Characters in concatenated strings are kept distinct.

Example:

"\xA" "B"

contains the two characters '\xA' and 'B' after concatenation (and not the single hexadecimal character '\xAB').  — end example ]

After any necessary concatenation, in translation phase 7 ([lex.phases]), '\0' is appended to every string literal so that programs that scan a string can find its end.

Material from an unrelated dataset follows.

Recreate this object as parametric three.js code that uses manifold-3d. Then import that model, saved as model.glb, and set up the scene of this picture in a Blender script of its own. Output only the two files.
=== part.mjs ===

Escape sequences and universal-character-names in non-raw string literals have the same meaning as in character literals ([lex.ccon]), except that the single quote ' is representable either by itself or by the escape sequence \', and the double quote " shall be preceded by a \. In a narrow string literal, a universal-character-name may map to more than one char element due to multibyte encoding. The size of a char32_t or wide string literal is the total number of escape sequences, universal-character-names, and other characters, plus one for the terminating U'\0' or L'\0'. The size of a char16_t string literal is the total number of escape sequences, universal-character-names, and other characters, plus one for each character requiring a surrogate pair, plus one for the terminating u'\0'. [ Note: The size of a char16_t string literal is the number of code units, not the number of characters.  — end note ] Within char32_t and char16_t literals, any universal-character-names shall be within the range 0x0 to 0x10FFFF. The size of a narrow string literal is the total number of escape sequences and other characters, plus at least one for the multibyte encoding of each universal-character-name, plus one for the terminating '\0'.